We are going way back to 1887 when the first official pro baseball schedule was released. The first official schedule was released with 16 teams in the league, a season schedule of 60 games and no inter-league play. Yes that means they played the same 7 teams in their division over and over again. Sounds fun right? Let’s move on to a few other eras in baseball and compare the beginning to where we are now:
- 1888 – 16 team league – (2) 8 team leagues – 140 regular season games
- 1904- 16 team league – (2) 8 team leagues- 154 regular season games
- 1962 – 20 team league – (2) 10 team leagues – 162 regular season games
- 1969 – 24 team league – (4) 6 team divisions in 2 leagues – 162 regular season games * Inter-league introduced
- 2018 – 30 team league – (6) 5 team divisions in 2 leagues – 162 regular season games
So, through all of that you can tell that the number of opponents went up and so did the number of games. Makes sense to me….it’s simple math. But, what we are questioning is it necessary for that many games to be played in a season when compared to other major sports. Let’s take a look and compare the seasons of other sports to the length of the MLB season.

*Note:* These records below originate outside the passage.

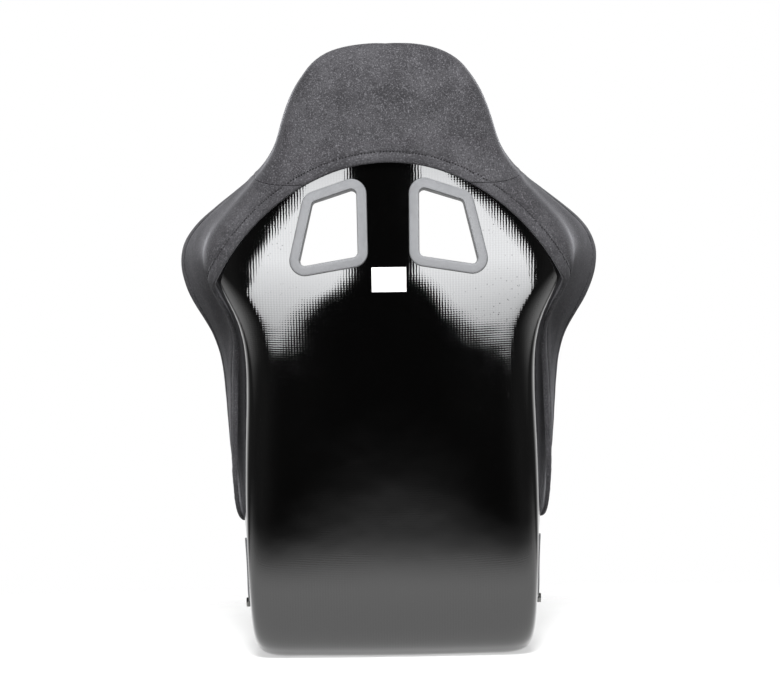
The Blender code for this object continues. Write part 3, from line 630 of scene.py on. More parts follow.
def slotPrism(seat, corners, radius):
    inside, outside = slots["cut"]
    mesh = bmesh.new()
    outline = ringPoints(corners, radius, slots["collar"] + slots["collarFit"])
    face = mesh.faces.new([mesh.verts.new(seat.spot(corner) + seat.axis * outside) for corner in outline])
    grown = bmesh.ops.extrude_face_region(mesh, geom=[face])["geom"]
    moved = [item for item in grown if isinstance(item, bmesh.types.BMVert)]
    bmesh.ops.translate(mesh, verts=moved, vec=-seat.axis * (inside + outside))
    return finishMesh("slotPrism", mesh, None, False)


def sweptRing(name, loops, material):
    loops = np.array(loops)
    columns, rows = loops.shape[:2]
    mesh = gridMesh(columns, rows)
    moveVerts(mesh, mesh.verts[:], lambda column, row: loops[column % columns, row % rows])
    bmesh.ops.remove_doubles(mesh, verts=mesh.verts[:], dist=1e-7)
    return finishMesh(name, mesh, material)


def makeBezel(name, shape, size, outer, depth, inner=None):
    seat, corners, radius = shape
    tree = inner or outer
    out = -1 if inner else 1
    flange, height = size
    collar, lift = slots["collar"], slots["lift"]
    rings = [(flange * share, height * rise) for share, rise in slots["section"]]
    rings += [(flange, lift), (collar, lift)]
    loops = []
    for grow, rise in rings:
        spots = ringPoints(corners, radius, grow)
        loops.append([seat.on(tree, spot, not inner) + seat.axis * rise * out for spot in spots])
    for grow in (collar, 0.0):
        spots = ringPoints(corners, radius, grow)
        loops.append([seat.on(outer, spot, True) - seat.axis * depth for spot in spots])
    piece = sweptRing(name, loops, finishes["bezel"])
    sharpen(piece, 42)
    return piece


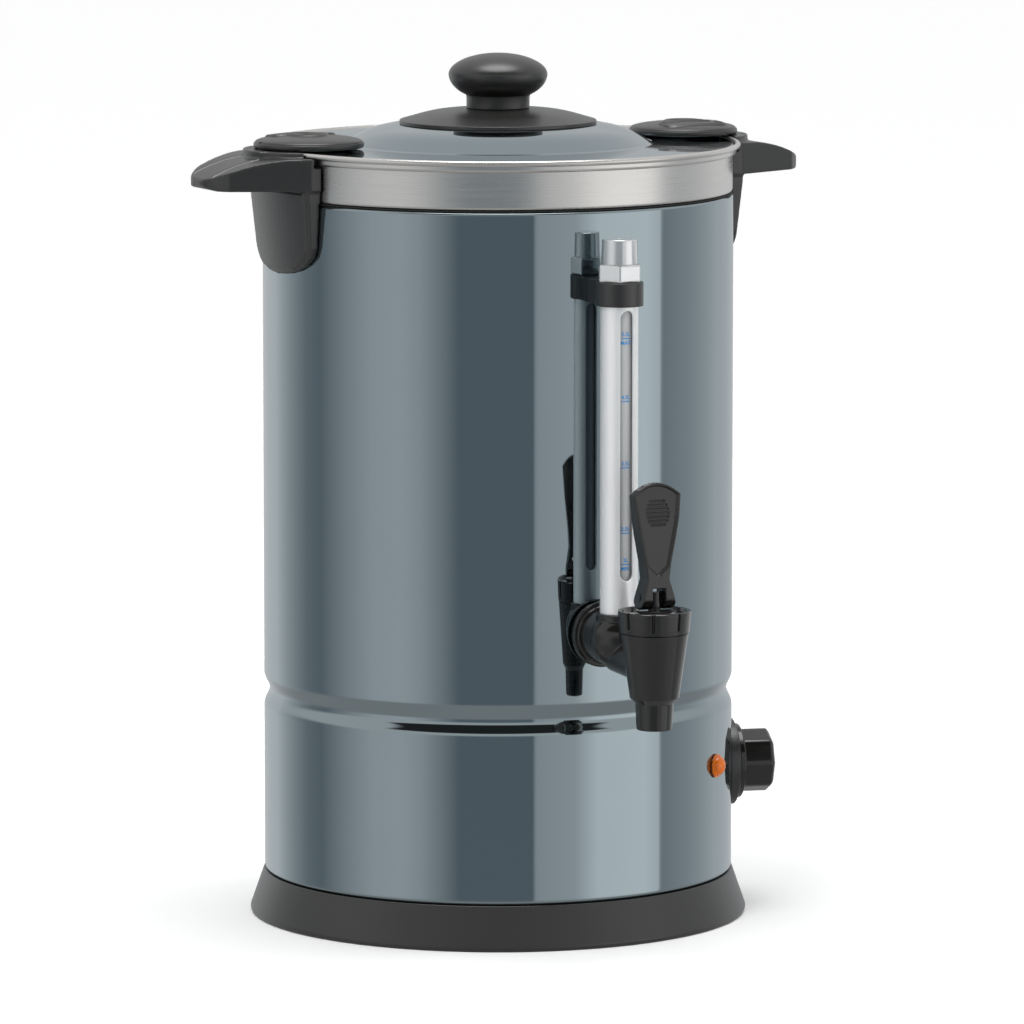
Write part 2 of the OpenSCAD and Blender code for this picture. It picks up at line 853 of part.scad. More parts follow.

- MLB – 162 Games – Begins end of March and ends the last of September
- NBA – 82 Games – Begins October and ends in April
- NHL – 82 Games – Begins October and ends in April
- NFL – 16 Games – Begins in September and ends in December/early January (16 games played over 17 weeks)
Let’s go a bit further and compare to the lower levels of play where essentially these guys come from in some shape, form or fashion. The high school baseball season has a game schedule of approximately 20-60 games. This is all depending of course on the state, area, and classification of the high school. The college baseball season consists of no more than 56 games not including post-season play. That is a big step up from those leagues to the majors. In my opinion there should be a major jump. You are no longer a student athlete….you are a pro athlete. Just like I go to work everyday it is their job to play baseball. Might I add they get compensated pretty well for it.
The latest noise of this issue being brought to the table was with MLB and Cubs star first baseman Anthony Rizzo. He went on record stating that his beliefs are that the MLB seasons are too long. He was quoted on Chicago’s ESPN 1000 stating:
“I think we play too much baseball. Yes, guys are going to take pay cuts. But are we playing this game for the money or do we love this game? I know it’s both, but in the long run it will make everything better.”
Some would say that he has a viable argument especially when compared to game quantity in other major sports schedules all within the same 5-6 month season span. It has come up for discussion in owner meetings but owners are hesitant or unwilling to forfeit home games/ attendance. The flip side of that is attendance is down in MLB venues so I am not really sure what their thought process is unless you are a Boston, LA, or NY. So will there ever be an adjustment to this format? Is an adjustment really needed? What else make sense? These are all questions that will be asked as long as this keeps coming up.
I am an avid MLB follower and huge Red Sox fan. I have also reached out to several big time MLB fans as well for opinions on this topic. I am going to share my thoughts and one from a trusted fan whose opinion I value.
I think they are living a dream. They are doing what I (a lot of you) and millions of little kids that start playing this game dream of doing one day. They could be teachers, lawyers, garbage men, whatever they want to do in life but they chose to be MLB players. They knew what they were getting into when they signed up. Hell, going back to the very first official season as discussed above they were playing 140 games. It’s the way it has always been. If it isn’t broke, don’t fix it. On the topic of work….this is their job. I have to get up and go to work everyday for a very small fraction of what they get paid. Why shouldn’t they? It’s like me going to my boss and saying the year is too long, I think that we should only work 9 months out of the year. A trusted colleague of mine Josh Podoris had some really good points to the topic saying:
“Honestly, I see both sides of the issue. For an avid baseball fan like me, I believe a 162 game schedule is perfect because it gives me more opportunities to watch games on tv throughout the season and gives me opportunities to get out and visit ballparks. A long season also gives players more of a chance to get called up and live out their dream. However, I also see the benefit to shortening the season for owners. Think about it, you turn on the tv on a random Tuesday night in July and see the crowd being very scarce. They are paying players tons of money and they are struggling to put bodies in the seats. I understand that fans like me are becoming rare, but I’m fine with that”.
I am going to say I agree with Josh and add that sometimes we get lost in what things are really about. Do you think you would be getting paid millions to do what you do as a professional athlete if there was no one to watch you? No, so let’s keep in mind what the MLB is actually about and that is quality baseball played at the highest level in the world and the spectators that pay and tune in to watch you play. Get off of your high horse Rizzo, step down from your pedestal, grow a set, man up, and do what you have been paid well to do. There are other options out there…..Many pro athletes resort to being insurance salesman if you are not ok with playing 162 game seasons. I am interested to hear the debate and thread conversations regarding this topic. We are a diverse group and all have very different opinions on just about every topic. I look forward to hearing your opinions on FAM.